(Rows from a 3D modeling dataset)

—————

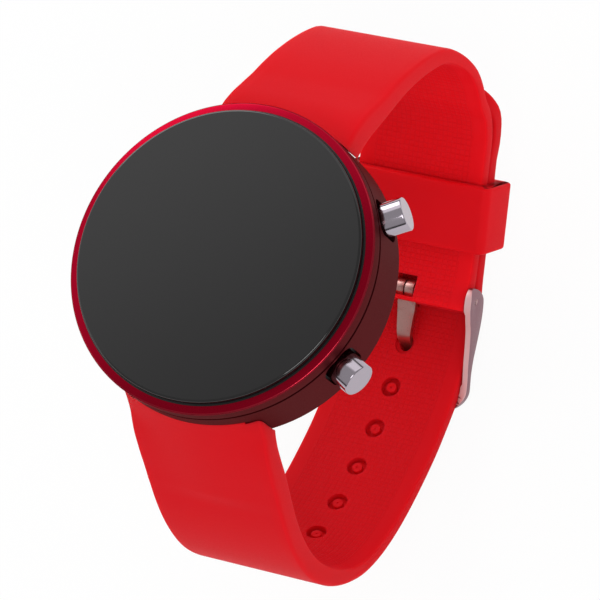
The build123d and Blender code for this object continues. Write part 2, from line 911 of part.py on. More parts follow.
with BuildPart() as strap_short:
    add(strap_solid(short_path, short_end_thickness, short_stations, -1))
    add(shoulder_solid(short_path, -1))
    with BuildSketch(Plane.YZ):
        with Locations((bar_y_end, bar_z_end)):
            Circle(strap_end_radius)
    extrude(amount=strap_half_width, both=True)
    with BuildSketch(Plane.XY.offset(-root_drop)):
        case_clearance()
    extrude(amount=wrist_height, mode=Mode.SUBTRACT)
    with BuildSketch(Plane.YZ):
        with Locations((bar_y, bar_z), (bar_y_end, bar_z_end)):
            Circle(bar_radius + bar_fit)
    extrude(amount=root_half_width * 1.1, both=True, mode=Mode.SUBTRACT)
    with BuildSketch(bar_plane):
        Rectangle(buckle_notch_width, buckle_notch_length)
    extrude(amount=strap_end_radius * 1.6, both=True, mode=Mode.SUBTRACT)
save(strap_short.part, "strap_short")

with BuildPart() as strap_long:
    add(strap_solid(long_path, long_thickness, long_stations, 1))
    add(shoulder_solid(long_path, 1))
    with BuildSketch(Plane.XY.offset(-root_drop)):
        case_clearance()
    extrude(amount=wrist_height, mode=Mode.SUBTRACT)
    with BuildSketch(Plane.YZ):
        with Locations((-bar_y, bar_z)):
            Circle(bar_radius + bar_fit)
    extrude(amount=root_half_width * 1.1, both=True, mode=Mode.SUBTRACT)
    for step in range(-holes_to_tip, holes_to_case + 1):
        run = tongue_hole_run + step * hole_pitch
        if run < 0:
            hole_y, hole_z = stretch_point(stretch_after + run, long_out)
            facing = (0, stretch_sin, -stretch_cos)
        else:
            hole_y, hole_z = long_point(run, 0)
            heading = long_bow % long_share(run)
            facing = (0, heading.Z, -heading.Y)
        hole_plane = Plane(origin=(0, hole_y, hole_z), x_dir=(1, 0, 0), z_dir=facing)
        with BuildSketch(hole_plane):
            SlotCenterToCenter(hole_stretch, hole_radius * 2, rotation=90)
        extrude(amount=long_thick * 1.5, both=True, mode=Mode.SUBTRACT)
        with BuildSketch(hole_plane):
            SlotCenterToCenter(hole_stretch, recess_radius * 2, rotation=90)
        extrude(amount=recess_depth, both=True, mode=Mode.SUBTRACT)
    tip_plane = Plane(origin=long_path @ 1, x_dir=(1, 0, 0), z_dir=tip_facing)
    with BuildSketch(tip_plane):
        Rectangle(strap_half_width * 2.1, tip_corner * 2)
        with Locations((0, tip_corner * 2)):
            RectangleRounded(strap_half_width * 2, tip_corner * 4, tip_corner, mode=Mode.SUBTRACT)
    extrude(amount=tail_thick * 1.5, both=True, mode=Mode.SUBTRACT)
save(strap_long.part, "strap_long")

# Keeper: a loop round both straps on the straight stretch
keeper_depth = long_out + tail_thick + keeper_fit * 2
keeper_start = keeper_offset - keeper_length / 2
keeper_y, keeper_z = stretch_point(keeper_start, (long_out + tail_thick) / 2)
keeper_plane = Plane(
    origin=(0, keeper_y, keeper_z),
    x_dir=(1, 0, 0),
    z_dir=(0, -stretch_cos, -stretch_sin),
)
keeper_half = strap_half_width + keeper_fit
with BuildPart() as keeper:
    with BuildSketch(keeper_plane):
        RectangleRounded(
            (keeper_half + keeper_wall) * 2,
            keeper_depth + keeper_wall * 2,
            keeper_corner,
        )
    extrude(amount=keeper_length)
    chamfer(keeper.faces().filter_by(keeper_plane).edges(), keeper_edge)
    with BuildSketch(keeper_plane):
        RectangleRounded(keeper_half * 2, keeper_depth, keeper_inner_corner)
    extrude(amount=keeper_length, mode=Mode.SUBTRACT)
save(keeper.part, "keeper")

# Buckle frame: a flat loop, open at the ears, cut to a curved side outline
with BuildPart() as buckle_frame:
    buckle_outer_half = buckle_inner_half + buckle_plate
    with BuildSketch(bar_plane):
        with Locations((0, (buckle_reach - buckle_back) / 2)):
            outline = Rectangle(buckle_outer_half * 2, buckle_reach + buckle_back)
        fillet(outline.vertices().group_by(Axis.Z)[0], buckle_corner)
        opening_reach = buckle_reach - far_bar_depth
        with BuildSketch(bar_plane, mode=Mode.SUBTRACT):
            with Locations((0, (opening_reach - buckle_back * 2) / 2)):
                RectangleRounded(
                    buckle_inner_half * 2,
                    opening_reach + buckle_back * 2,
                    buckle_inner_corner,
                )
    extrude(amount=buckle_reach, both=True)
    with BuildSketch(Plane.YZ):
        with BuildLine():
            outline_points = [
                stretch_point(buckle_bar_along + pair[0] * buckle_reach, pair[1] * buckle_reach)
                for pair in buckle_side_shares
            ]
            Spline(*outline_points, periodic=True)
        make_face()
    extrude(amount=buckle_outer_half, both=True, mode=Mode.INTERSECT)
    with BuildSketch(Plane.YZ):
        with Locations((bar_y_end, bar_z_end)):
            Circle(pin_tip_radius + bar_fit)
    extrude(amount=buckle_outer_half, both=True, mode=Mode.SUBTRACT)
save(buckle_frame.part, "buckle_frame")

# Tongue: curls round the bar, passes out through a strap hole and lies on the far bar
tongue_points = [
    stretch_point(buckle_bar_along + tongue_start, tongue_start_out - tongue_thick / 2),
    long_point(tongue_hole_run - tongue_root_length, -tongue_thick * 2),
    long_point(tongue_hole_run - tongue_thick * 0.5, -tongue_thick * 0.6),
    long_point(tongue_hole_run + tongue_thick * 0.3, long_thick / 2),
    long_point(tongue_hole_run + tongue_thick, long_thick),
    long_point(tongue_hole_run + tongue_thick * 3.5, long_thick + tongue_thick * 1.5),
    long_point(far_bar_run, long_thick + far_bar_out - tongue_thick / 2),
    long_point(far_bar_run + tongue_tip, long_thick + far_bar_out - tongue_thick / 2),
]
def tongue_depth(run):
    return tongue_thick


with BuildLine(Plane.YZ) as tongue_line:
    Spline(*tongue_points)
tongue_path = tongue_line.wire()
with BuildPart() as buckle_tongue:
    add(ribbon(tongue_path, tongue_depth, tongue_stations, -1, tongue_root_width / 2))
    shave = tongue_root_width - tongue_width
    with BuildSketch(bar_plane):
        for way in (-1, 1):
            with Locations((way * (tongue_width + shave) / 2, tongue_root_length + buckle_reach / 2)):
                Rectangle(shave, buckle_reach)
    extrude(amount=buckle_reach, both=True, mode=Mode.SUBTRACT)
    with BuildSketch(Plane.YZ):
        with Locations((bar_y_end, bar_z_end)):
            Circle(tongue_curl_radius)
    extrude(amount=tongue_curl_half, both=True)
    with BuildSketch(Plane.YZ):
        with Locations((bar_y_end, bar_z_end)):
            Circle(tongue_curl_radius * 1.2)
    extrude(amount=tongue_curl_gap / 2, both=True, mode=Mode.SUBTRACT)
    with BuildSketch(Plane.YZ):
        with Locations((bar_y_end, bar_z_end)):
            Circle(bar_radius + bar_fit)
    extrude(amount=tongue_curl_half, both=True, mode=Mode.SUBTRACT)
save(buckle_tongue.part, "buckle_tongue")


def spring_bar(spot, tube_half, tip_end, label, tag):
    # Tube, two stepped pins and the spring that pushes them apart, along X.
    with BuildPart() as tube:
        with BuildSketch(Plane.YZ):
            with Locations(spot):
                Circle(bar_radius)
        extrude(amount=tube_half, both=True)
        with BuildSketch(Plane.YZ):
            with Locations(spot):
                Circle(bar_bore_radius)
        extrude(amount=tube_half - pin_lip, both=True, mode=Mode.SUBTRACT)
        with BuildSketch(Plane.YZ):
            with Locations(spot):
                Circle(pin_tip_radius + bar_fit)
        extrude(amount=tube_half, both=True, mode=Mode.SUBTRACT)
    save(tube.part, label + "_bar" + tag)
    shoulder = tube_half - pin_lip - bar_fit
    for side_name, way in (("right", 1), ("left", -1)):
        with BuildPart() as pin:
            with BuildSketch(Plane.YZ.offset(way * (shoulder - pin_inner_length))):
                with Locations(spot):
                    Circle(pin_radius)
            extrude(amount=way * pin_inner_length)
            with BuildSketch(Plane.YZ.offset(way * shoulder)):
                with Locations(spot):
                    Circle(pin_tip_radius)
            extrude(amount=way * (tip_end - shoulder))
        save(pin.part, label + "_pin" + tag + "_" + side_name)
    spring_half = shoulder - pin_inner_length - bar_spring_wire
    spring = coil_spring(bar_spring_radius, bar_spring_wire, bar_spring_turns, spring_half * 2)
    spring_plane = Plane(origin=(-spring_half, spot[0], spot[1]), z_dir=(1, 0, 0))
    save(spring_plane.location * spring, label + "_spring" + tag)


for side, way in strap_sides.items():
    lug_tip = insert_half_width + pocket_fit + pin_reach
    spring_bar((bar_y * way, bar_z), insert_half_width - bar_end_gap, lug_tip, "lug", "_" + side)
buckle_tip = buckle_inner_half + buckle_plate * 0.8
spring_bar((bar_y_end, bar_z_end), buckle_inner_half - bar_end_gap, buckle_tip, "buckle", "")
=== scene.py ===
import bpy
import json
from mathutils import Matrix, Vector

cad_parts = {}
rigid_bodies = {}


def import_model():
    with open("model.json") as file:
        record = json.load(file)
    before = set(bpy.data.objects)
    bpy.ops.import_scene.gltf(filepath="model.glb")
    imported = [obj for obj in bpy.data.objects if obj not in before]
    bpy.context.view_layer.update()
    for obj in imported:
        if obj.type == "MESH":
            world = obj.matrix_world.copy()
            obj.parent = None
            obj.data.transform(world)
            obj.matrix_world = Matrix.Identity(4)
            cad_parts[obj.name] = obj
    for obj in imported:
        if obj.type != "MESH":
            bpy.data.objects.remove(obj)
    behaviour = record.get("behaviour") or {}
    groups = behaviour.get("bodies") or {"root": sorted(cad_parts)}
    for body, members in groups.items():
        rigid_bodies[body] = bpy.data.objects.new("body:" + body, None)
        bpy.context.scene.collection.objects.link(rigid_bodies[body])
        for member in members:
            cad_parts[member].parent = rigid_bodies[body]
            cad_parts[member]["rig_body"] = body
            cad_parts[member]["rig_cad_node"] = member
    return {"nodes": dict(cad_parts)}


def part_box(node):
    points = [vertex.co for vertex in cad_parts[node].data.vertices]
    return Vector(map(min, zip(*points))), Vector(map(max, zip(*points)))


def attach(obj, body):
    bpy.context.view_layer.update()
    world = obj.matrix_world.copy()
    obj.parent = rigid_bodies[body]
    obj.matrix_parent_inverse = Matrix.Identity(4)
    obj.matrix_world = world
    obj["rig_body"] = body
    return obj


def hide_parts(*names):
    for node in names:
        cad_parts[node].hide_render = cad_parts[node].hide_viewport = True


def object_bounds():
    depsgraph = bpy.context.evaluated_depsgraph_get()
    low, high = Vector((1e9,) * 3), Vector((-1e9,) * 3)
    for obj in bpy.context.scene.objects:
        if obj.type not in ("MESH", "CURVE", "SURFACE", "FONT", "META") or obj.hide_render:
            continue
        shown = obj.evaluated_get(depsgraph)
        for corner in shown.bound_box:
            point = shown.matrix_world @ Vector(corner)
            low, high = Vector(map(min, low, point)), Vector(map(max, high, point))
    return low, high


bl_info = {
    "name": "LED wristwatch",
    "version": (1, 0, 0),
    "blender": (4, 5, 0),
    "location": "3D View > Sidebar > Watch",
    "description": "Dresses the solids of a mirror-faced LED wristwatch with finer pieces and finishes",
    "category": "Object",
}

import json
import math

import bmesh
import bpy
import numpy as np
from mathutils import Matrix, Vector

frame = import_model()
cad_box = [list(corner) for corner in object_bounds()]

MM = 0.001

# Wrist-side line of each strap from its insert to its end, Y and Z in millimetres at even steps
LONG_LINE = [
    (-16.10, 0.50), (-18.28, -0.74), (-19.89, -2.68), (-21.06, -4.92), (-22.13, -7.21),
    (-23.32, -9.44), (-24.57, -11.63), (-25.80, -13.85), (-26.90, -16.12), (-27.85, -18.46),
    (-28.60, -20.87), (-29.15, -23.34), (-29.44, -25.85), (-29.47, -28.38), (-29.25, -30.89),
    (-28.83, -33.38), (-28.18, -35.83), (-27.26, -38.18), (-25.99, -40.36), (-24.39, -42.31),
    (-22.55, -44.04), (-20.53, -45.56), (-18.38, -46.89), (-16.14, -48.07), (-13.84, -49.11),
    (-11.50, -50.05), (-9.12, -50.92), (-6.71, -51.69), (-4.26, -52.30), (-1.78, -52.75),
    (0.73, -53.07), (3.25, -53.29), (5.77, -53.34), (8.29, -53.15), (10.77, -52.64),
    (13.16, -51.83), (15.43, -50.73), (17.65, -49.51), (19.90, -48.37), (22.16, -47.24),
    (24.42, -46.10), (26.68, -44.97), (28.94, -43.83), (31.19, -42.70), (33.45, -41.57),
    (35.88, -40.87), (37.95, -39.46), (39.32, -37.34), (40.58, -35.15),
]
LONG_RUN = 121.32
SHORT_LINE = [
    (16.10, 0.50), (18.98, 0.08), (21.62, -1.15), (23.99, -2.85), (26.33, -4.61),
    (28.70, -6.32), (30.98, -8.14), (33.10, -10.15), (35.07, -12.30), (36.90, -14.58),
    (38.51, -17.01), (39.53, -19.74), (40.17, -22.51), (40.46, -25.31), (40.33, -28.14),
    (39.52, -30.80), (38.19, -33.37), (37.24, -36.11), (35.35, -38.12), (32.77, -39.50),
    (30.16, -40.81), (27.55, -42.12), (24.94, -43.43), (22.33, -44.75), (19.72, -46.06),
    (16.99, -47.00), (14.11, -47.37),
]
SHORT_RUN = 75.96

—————

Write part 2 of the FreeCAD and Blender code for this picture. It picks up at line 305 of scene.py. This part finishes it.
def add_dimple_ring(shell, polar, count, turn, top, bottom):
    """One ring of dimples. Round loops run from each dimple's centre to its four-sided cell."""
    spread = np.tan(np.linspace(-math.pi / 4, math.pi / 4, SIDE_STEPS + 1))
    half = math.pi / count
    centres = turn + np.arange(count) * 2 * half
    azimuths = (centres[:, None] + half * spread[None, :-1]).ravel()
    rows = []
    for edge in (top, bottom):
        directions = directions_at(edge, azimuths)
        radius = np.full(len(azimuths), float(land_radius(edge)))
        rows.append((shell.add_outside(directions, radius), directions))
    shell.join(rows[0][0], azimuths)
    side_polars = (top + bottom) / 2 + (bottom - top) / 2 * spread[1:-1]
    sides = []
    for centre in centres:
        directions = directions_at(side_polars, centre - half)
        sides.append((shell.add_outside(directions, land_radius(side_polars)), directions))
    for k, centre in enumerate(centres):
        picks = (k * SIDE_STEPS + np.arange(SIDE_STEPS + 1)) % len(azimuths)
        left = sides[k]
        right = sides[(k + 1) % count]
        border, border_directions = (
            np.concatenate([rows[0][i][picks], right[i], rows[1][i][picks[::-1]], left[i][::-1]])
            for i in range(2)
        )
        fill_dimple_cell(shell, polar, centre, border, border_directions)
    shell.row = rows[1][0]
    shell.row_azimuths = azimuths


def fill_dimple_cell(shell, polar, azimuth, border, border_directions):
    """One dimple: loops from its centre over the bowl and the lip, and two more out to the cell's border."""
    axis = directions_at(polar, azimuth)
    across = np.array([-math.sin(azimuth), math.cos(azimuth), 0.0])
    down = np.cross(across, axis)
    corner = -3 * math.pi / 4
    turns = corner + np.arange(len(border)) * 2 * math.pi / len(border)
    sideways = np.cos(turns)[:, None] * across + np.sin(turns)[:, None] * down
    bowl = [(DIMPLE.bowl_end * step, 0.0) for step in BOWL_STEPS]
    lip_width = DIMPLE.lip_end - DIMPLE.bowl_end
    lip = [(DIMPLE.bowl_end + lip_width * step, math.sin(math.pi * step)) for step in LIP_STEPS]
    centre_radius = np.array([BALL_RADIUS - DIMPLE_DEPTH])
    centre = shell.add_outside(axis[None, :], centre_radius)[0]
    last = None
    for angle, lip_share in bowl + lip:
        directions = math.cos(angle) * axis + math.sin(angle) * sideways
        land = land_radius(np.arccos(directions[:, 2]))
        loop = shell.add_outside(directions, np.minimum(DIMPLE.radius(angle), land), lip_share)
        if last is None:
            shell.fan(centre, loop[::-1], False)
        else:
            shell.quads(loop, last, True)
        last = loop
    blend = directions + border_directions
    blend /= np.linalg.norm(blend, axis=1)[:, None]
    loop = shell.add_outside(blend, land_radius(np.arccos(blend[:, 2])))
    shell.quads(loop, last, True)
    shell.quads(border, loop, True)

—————

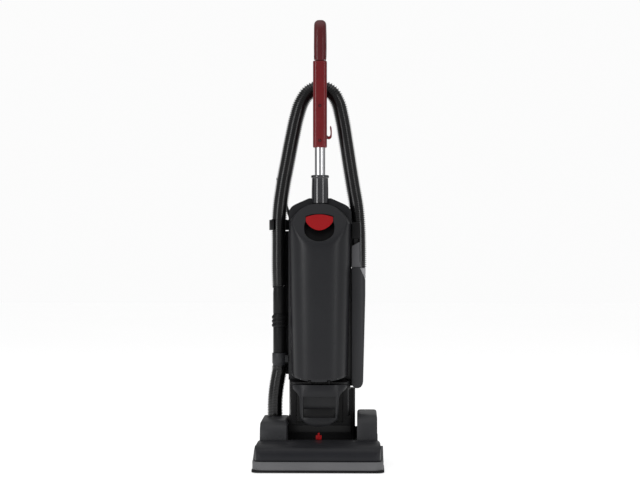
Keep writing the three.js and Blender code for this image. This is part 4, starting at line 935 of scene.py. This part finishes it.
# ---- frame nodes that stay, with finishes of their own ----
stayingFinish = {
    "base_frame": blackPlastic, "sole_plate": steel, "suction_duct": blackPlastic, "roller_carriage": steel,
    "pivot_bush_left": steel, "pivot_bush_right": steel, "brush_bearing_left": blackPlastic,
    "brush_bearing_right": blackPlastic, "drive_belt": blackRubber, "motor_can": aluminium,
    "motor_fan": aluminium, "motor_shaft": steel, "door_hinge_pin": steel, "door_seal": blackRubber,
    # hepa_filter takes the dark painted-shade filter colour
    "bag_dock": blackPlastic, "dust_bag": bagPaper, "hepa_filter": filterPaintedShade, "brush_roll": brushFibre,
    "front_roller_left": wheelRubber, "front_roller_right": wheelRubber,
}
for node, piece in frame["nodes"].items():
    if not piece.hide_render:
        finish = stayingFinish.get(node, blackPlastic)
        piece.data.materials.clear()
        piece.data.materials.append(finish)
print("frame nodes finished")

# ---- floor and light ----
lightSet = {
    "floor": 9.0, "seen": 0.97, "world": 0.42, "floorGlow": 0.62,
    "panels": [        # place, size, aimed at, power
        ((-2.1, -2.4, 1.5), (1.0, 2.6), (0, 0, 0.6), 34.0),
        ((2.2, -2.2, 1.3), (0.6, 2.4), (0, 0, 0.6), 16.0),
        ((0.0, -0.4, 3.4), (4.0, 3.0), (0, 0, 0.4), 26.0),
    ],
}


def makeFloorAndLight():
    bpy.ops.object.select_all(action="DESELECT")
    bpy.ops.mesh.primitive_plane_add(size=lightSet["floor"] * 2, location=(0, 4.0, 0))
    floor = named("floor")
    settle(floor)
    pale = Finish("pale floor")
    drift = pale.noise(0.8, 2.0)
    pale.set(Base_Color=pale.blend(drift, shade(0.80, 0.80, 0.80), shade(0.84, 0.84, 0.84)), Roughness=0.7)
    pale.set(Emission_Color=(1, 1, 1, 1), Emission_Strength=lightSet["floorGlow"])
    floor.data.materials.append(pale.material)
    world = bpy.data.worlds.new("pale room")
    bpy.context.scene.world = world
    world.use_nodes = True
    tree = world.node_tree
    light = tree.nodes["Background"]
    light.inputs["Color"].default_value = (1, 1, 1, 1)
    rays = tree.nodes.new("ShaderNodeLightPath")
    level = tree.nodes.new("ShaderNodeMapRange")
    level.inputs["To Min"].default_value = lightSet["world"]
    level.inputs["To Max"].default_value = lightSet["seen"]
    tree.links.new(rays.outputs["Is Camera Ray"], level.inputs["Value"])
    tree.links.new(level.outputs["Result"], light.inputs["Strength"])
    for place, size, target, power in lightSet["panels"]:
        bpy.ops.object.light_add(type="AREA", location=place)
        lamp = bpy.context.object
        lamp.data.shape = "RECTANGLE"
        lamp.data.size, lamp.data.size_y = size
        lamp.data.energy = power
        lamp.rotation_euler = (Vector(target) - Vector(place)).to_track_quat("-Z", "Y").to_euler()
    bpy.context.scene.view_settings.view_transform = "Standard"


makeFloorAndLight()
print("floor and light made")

—————

- **What to do**:
Using the entries shown above, reproduce verbatim the lines from the line bearing "shown = obj.evaluated_get(depsgraph)" to the line bearing "return low, high", inclusive.

- **Solution below**:
        shown = obj.evaluated_get(depsgraph)
        for corner in shown.bound_box:
            point = shown.matrix_world @ Vector(corner)
            low, high = Vector(map(min, low, point)), Vector(map(max, high, point))
    return low, high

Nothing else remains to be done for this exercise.